Monet: Christ she cried a lot. And as much as some of her criticism of other HG's was spot-on, what a catty bitch.

The Remaining 11

Andrew: This guy has to go. Be religious, that's cool. However he is too religious. There is something in the bible about not pushing your religion on others (which he isn't directly), but by making them conform to his things he kind of is. His whole attitude of not letting the game over take his religion is a reason he shouldn't be there. He can't win.

Brendon: Douche-bag. Not the biggest one in the house, but one for sure. He cried almost as much as Annie the first week. One of my biggest fears if I got on a show is that I would cry like a little girl. I'm sure I wouldn't cry as much as him. Can't win.

Britney: Okay, here I'm torn. She's part bitch, part whiner. I like the bitch (even though the wonky eye is distracting), but the whiner makes me want to curb-stomp her. She reminds me of Jordan except she's not legally retarded. Has painted herself deep into a corner, but could go deep because she has no one else. Has shown a few glimmers of gameplay. She needs to find friends fast. Probably can't win.

Enzo: Thanks MTV. Because of The Jersey Shore we have this douche-bag to watch all summer, and he will be around for awhile. Is playing the game well, but the "meow-meow" bullshit makes me want to open a vein. In the end he will get cut as the 5th or 6th man standing. To much of a dick to win.

Hayden: For as much as he's on, he's really still kind of low profile. Part of the only important alliance currently in play. Doesn't seem like a smart guy, but seems nice enough. Reminds me of Dan's partner from two seasons ago. Will go deep if his alliance doesn't cut him because of his blossoming relationship with someone in the house. Comes in 4th.

Kathy: Not really much to say. She reminds me of someone I know, but I can't figure out who. Has nice cans. Kind of a goofball. Not much of a player.

Kristen: She is probably a really nice, funny, interesting person. None of this comes out on the show. A real non-factor. Her showmance thing might take her far. Nice that she actually has a boyfriend back home.

Lane: Not the sharpest knife in the drawer. Part of the small group that actually has a clue as to what is going on. Comes in 3rd.

Matt: He is me. If I had to put my finger on why I wouldn't have made the cut for this season is they found a slightly more attractive and younger me.
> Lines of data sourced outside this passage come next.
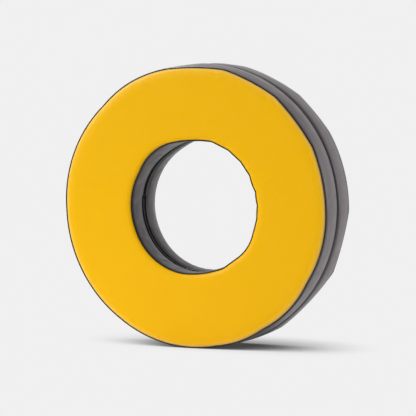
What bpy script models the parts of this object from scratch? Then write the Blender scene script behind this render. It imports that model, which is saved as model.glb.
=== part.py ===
"""Tackle wheel: a soft foam ring in a sewn vinyl cover, rolled upright for tackling practice.

The wheel's axis lies along Y, its front face looks to -Y, and it stands on the floor at Z = 0 with
the origin under its middle. Two foam slabs, glued side by side, fill a cover of two face panels,
two rim bands and two bore bands. Piping runs in the four seams round the faces. A zip in the groove
of the bore closes the cover, and a black tape covers the rest of the seam there. The zip's slider
runs round the wheel's axis and its pull swings on the slider.

Turned pieces are drawn as a profile of (radius, height) points and spun about their own Z, which
is then laid along the wheel's axis, so that height counts from the middle of the wheel towards
the front. Round the wheel, angles count from the lowest point of the ring towards -X.
"""

import math

import bmesh
import bpy
from mathutils import Matrix, Vector

# The ring, in metres
OUTER_RADIUS = 0.6096
BORE_RADIUS = 0.2858
WIDTH = 0.2794
SHOULDER_RADIUS = 0.024
RIM_CROWN = 0.002
BORE_CROWN = 0.0015
FLOOR_FLAT_DEPTH = 0.0045

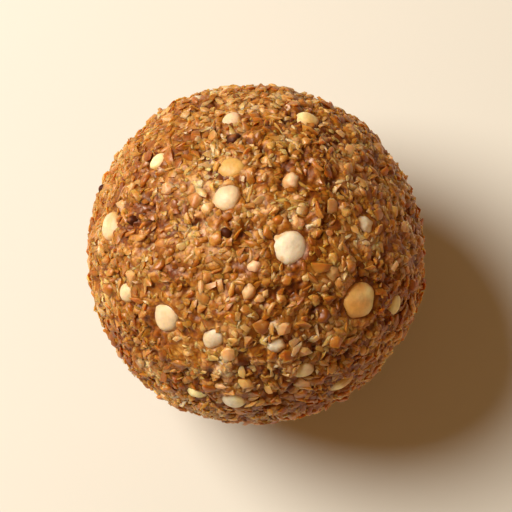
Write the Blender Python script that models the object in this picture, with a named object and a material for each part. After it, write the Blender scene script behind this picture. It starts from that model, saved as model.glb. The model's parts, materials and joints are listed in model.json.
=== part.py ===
"""A ladoo: a hand-rolled ball of ground nuts, seeds and jaggery, with chopped nuts pressed into it.

Metres, +Z up. The origin is under the middle of the ball, on the flat spot that it rests on.
Run it with: blender --background --python part.py
"""

import math
import random

import bmesh
import bpy
from mathutils import Matrix, Vector, noise

MM = 0.001

# The ball, and the flat spot that its own weight presses into it
BALL_DIAMETER = 45 * MM
FOOT_DIAMETER = 13 * MM
BALL_RADIUS = BALL_DIAMETER / 2
CENTRE_HEIGHT = math.sqrt(BALL_RADIUS**2 - (FOOT_DIAMETER / 2) ** 2)
BALL_SUBDIVISIONS = 5

# How far the rolled ball strays from round: broad dents from the palm, then crumbly lumps.
# The offset is where the dents' noise is read, which settles where they lie.
DENT_SIZE = 17 * MM
DENT_DEPTH = 0.32 * MM
DENT_OFFSET = Vector((3.1, 0.4, 7.7))
LUMP_SIZE = 4.2 * MM
LUMP_DEPTH = 0.32 * MM

# The coarse grain of the mix, one bump or pit at each point of the ball's mesh
GRAIN_DEPTH = 0.2 * MM

# The places of the nuts on top are read in a view from the front, this many degrees above the table
VIEW_ELEVATION = math.radians(80)
VIEW_RIGHT = Vector((1, 0, 0))
VIEW_UP = Vector((0, math.sin(VIEW_ELEVATION), math.cos(VIEW_ELEVATION)))
VIEW_TOWARDS = Vector((0, -math.cos(VIEW_ELEVATION), math.sin(VIEW_ELEVATION)))

# Chopped nuts on top, in millimetres and degrees: right and up of the ball's middle in that view,
# then the piece's length, width and turn from the view's right
TOP_NUTS = (
    (4.5, 1.1, 4.3, 4.0, 70),
    (13.4, -5.7, 5.2, 4.6, 80),
    (-11.8, -8.1, 3.8, 3.5, 80),
    (-5.6, -10.7, 2.8, 2.7, 20),
    (-3.8, 7.6, 3.4, 3.2, 30),
    (-3.2, 11.5, 3.0, 2.7, 0),
    (-19.2, 4.0, 3.8, 3.4, 80),
    (6.8, 18.1, 3.5, 2.7, -20),
    (-2.9, -19.0, 3.4, 2.7, 10),
    (11.3, -16.7, 3.5, 2.8, 30),
    (6.1, -14.9, 2.6, 2.1, 25),
    (2.5, -11.4, 2.1, 1.9, 0),
    (-0.9, -4.5, 2.3, 1.7, 75),
    (-0.2, -1.3, 1.7, 1.6, 0),
    (4.6, 9.8, 2.1, 1.7, 60),
    (14.1, 4.0, 2.2, 1.9, -40),
    (9.8, -2.1, 2.1, 1.8, -50),
    (-3.3, 18.1, 2.4, 2.0, 10),
    (-12.7, 12.4, 2.4, 1.8, 30),
    (-16.9, -4.8, 2.4, 1.9, 60),
    (-7.9, -18.2, 2.5, 1.8, 0),
    (18.2, -6.4, 2.4, 2.0, 80),
)

# Nuts under the small size get fewer faces
NUT_STANDS_OUT = 0.48 * MM
SMALL_NUT = 2.5 * MM

# The same mix of nuts goes on round the sides and underneath, spread by the golden angle.
# It starts where a direction leans this little towards the view, just inside the ball's outline.
SIDE_NUT_SPREAD = 58
SIDE_NUT_LEAN = 0.12
SIDE_NUT_SMALLEST = 1.7 * MM
SIDE_NUT_LARGEST = 4.3 * MM
SIDE_NUT_WIDTHS = (0.7, 0.95)

# Coarse crumbs between the nuts, their widths as shares of their lengths as above
CRUMB_SPREAD = 96
CRUMB_SMALLEST = 1.1 * MM
CRUMB_LARGEST = 1.8 * MM
CRUMB_WIDTHS = (0.6, 0.9)
CRUMB_STANDS_OUT = 0.3 * MM

# Every nut and crumb is this thick, and thicker by this share of its width, so that it is well rooted
THINNEST_PIECE = 0.8 * MM
THICKNESS_FOR_WIDTH = 0.3

# Each piece keeps these distances from the rim of the foot, so that the ladoo rests flat,
# and from the pieces beside it
FOOT_GAP = 1.5 * MM
PIECE_GAP = 0.25 * MM

CHIP_ROUGHNESS = 0.16
SHARP_ANGLE = math.radians(35)
GOLDEN_ANGLE = math.pi * (3 - math.sqrt(5))
SEED = 7

MIX_COLOUR = (0.35, 0.145, 0.045, 1)
MIX_ROUGHNESS = 0.6


def clear_scene():
    for obj in list(bpy.data.objects):
        bpy.data.objects.remove(obj)


def new_collection(name):
    collection = bpy.data.collections.new(name)
    bpy.context.scene.collection.children.link(collection)
    return collection


def mix_material():
    material = bpy.data.materials.new("ladoo_mix")
    material.use_nodes = True
    shader = material.node_tree.nodes["Principled BSDF"]
    shader.inputs["Base Color"].default_value = MIX_COLOUR
    shader.inputs["Roughness"].default_value = MIX_ROUGHNESS
    shader.inputs["Metallic"].default_value = 0
    return material


def lumps(direction):
    """How far the surface lies outside the round ball in this direction."""
    dent = noise.noise(direction * (BALL_RADIUS / DENT_SIZE) + DENT_OFFSET)
    nearest = noise.voronoi(direction * (BALL_RADIUS / LUMP_SIZE))[0]
    lump = 0.5 - min(1, nearest[0])
    return DENT_DEPTH * 2 * dent + LUMP_DEPTH * 2 * lump


def in_view(right, up):
    """The direction from the ball's middle to a point that the view shows this far right and up of it."""
    right_share = right * MM / BALL_RADIUS
    up_share = up * MM / BALL_RADIUS
    towards_share = math.sqrt(1 - right_share**2 - up_share**2)
    return VIEW_RIGHT * right_share + VIEW_UP * up_share + VIEW_TOWARDS * towards_share


def golden_directions(count):
    """Directions spread evenly over the ball, from the top down."""
    for i in range(count):
        height = 1 - (2 * i + 1) / count
        across = math.sqrt(1 - height**2)
        angle = i * GOLDEN_ANGLE
        yield Vector((across * math.cos(angle), across * math.sin(angle), height))


def lying_at(direction, turn):
    """The rotation that lays a piece on the ball, its own Z outwards and its X turned in the view."""
    across = (VIEW_RIGHT - VIEW_RIGHT.dot(direction) * direction).normalized()
    along = direction.cross(across)
    laid = Matrix((across, along, direction)).transposed()
    return (laid @ Matrix.Rotation(turn, 3, "Z")).to_4x4()


def fits(direction, length, placed):
    """True where a piece of this length is clear of the foot and of all the pieces placed so far."""
    from_axis = Vector((direction.x, direction.y)).length * BALL_RADIUS
    clear_of_foot = direction.z > 0 or from_axis > (FOOT_DIAMETER + length) / 2 + FOOT_GAP
    return clear_of_foot and all(
        (direction - other).length * BALL_RADIUS > (length + other_length) / 2 + PIECE_GAP
        for other, other_length, *_ in placed
    )


def chopped_nuts(draw):
    """Each nut piece as its direction, length, width and turn."""
    placed = []
    for right, up, length, width, turn in TOP_NUTS:
        placed.append((in_view(right, up), length * MM, width * MM, math.radians(turn)))
    for direction in golden_directions(SIDE_NUT_SPREAD):
        size = draw.random() ** 2
        length = SIDE_NUT_SMALLEST + size * (SIDE_NUT_LARGEST - SIDE_NUT_SMALLEST)
        width = length * draw.uniform(*SIDE_NUT_WIDTHS)
        turn = draw.uniform(0, math.tau)
        if direction.dot(VIEW_TOWARDS) < SIDE_NUT_LEAN and fits(direction, length, placed):
            placed.append((direction, length, width, turn))
    return placed


def coarse_crumbs(draw, nuts):
    """Each coarse crumb as its direction, length, width and turn."""
    crumbs = []
    for direction in golden_directions(CRUMB_SPREAD):
        length = draw.uniform(CRUMB_SMALLEST, CRUMB_LARGEST)
        width = length * draw.uniform(*CRUMB_WIDTHS)
        turn = draw.uniform(0, math.tau)
        if fits(direction, length, nuts + crumbs):
            crumbs.append((direction, length, width, turn))
    return crumbs


def pressed_ball(collection, draw):
    """The rolled ball with its grain, its underside pressed flat where it rests."""
    bm = bmesh.new()
    bmesh.ops.create_icosphere(bm, subdivisions=BALL_SUBDIVISIONS, radius=1)
    for vertex in bm.verts:
        direction = vertex.co.normalized()
        grain = draw.uniform(-GRAIN_DEPTH, GRAIN_DEPTH)
        point = direction * (BALL_RADIUS + lumps(direction) + grain)
        point.z = max(0, point.z + CENTRE_HEIGHT)
        vertex.co = point
    mesh = bpy.data.meshes.new("ladoo")
    bm.to_mesh(mesh)
    bm.free()
    ball = bpy.data.objects.new("ladoo", mesh)
    collection.objects.link(ball)
    return ball


def chip(collection, name, piece, subdivisions, stands_out, draw):
    """One crumb or nut piece, an uneven nugget that stands a little out of the ball."""
    direction, length, width, turn = piece
    thickness = THINNEST_PIECE + width * THICKNESS_FOR_WIDTH
    bm = bmesh.new()
    bmesh.ops.create_icosphere(bm, subdivisions=subdivisions, radius=0.5)
    for vertex in bm.verts:
        vertex.co *= 1 + draw.uniform(-CHIP_ROUGHNESS, CHIP_ROUGHNESS)
    bmesh.ops.scale(bm, vec=(length, width, thickness), verts=bm.verts)
    depth = BALL_RADIUS + lumps(direction) + stands_out - thickness / 2
    place = Matrix.Translation(Vector((0, 0, CENTRE_HEIGHT)) + direction * depth)
    bm.transform(place @ lying_at(direction, turn))
    mesh = bpy.data.meshes.new(name)
    bm.to_mesh(mesh)
    bm.free()
    collection.objects.link(bpy.data.objects.new(name, mesh))


def fuse(ball, pieces):
    """Joins every piece of the collection into the ball, in one solid."""
    union = ball.modifiers.new("fuse", "BOOLEAN")
    union.operation = "UNION"
    union.operand_type = "COLLECTION"
    union.collection = pieces
    union.solver = "EXACT"
    evaluated = ball.evaluated_get(bpy.context.evaluated_depsgraph_get())
    fused = bpy.data.meshes.new_from_object(evaluated)
    ball.modifiers.clear()
    ball.data = fused
    for obj in list(pieces.objects):
        bpy.data.objects.remove(obj)
    bpy.data.collections.remove(pieces)


def main():
    clear_scene()
    draw = random.Random(SEED)
    ladoo = new_collection("ladoo")
    pieces = new_collection("nuts_and_crumbs")
    nuts = chopped_nuts(draw)
    crumbs = coarse_crumbs(draw, nuts)
    ball = pressed_ball(ladoo, draw)
    for number, nut in enumerate(nuts):
        subdivisions = 2 if nut[1] > SMALL_NUT else 1
        chip(pieces, f"nut_{number}", nut, subdivisions, NUT_STANDS_OUT, draw)
    for number, crumb in enumerate(crumbs):
        chip(pieces, f"crumb_{number}", crumb, 1, CRUMB_STANDS_OUT, draw)
    fuse(ball, pieces)
    ball.data.materials.clear()
    ball.data.materials.append(mix_material())
    ball.data.shade_smooth()
    ball.data.set_sharp_from_angle(angle=SHARP_ANGLE)


main()
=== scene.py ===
"""The looks of a ladoo: ground nuts, seeds and jaggery pressed by hand into a ball, with chopped nuts.

Metres, +Z up. The ball rests on a small flat spot, with the origin under its middle.
"""

import json
import math
import random

import bmesh
import bpy
import numpy as np
from mathutils import Matrix, Vector, noise

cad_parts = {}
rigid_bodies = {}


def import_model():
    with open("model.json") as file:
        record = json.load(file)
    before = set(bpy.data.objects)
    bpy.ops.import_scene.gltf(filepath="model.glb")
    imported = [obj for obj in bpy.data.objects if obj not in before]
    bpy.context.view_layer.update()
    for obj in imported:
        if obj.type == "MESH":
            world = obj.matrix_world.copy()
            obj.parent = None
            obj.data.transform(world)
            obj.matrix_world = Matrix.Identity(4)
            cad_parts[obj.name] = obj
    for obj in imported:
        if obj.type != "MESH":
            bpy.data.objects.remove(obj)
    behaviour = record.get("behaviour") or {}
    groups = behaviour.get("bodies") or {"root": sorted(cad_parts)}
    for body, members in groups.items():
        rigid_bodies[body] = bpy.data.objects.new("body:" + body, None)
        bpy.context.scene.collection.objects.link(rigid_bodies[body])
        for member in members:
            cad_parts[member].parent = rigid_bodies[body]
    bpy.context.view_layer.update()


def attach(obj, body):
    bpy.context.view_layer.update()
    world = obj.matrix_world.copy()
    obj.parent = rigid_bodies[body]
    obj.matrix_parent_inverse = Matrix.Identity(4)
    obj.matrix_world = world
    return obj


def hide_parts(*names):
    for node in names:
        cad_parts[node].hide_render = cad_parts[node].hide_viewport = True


MM = 0.001

# The ball and its foot, as in the solid
BALL_DIAMETER = 45 * MM
FOOT_DIAMETER = 13 * MM
BALL_RADIUS = BALL_DIAMETER / 2
CENTRE_HEIGHT = math.sqrt(BALL_RADIUS**2 - (FOOT_DIAMETER / 2) ** 2)
CENTRE = Vector((0, 0, CENTRE_HEIGHT))

# The ball's skin starts as a cube whose edges are cut this often
SKIN_CUTS = 124

# Broad dents from the palm, then crumbly lumps, as in the solid.
# The offset is where the dents' noise is read, which settles where they lie.
DENT_SIZE = 17 * MM
DENT_DEPTH = 0.32 * MM
DENT_OFFSET = Vector((3.1, 0.4, 7.7))
LUMP_SIZE = 4.2 * MM
LUMP_DEPTH = 0.32 * MM

# The view from the front, this many degrees above the table, in which the nuts on top are placed
VIEW_ELEVATION = math.radians(80)
VIEW_RIGHT = Vector((1, 0, 0))
VIEW_UP = Vector((0, math.sin(VIEW_ELEVATION), math.cos(VIEW_ELEVATION)))
VIEW_TOWARDS = Vector((0, -math.cos(VIEW_ELEVATION), math.sin(VIEW_ELEVATION)))

# The colours of the nuts' cut faces
WHITE = "#F2E2C2"
CREAM = "#E6C89C"
CARAMEL = "#F2B45A"
BUTTER = "#FFE8A6"
GOLD = "#D4A452"
TAN = "#DEAC72"
PINK = "#F2C094"
OLIVE = "#BC9050"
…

Smart-ass, intelligent, anti-religion, schemer, etc. He is me. However, putting himself on the block is something I never would have done. Big stones on this one. He is in the top two.

Rachel: Out sooner rather than later. She will fall apart if her showmance partner is dumped (and he will be). Is already talking about getting married. Her voice is like nails on a chalkboard. Is supposed to be really intelligent. Can you be ditzy and intelligent. Gone very soon.

Ragan: As he is probably used to he is filling the hole he is supposed to. Nice enough guy, and actually appears to have some gameplay under the exterior. A little too flamboyant for my tastes. However I think he probably makes top two, and if he does it really is a contest between him and Matt.

Me on Big Brother

I've always said that Big Brother is the one show I'd go on that I don't think I could win. Putting myself in the house with these lunk heads would probably push me over the edge. Would I be able to swallow my pride and actually associate with these pin-heads for 90 days? I don't know, but I wish I would have had the chance to find out.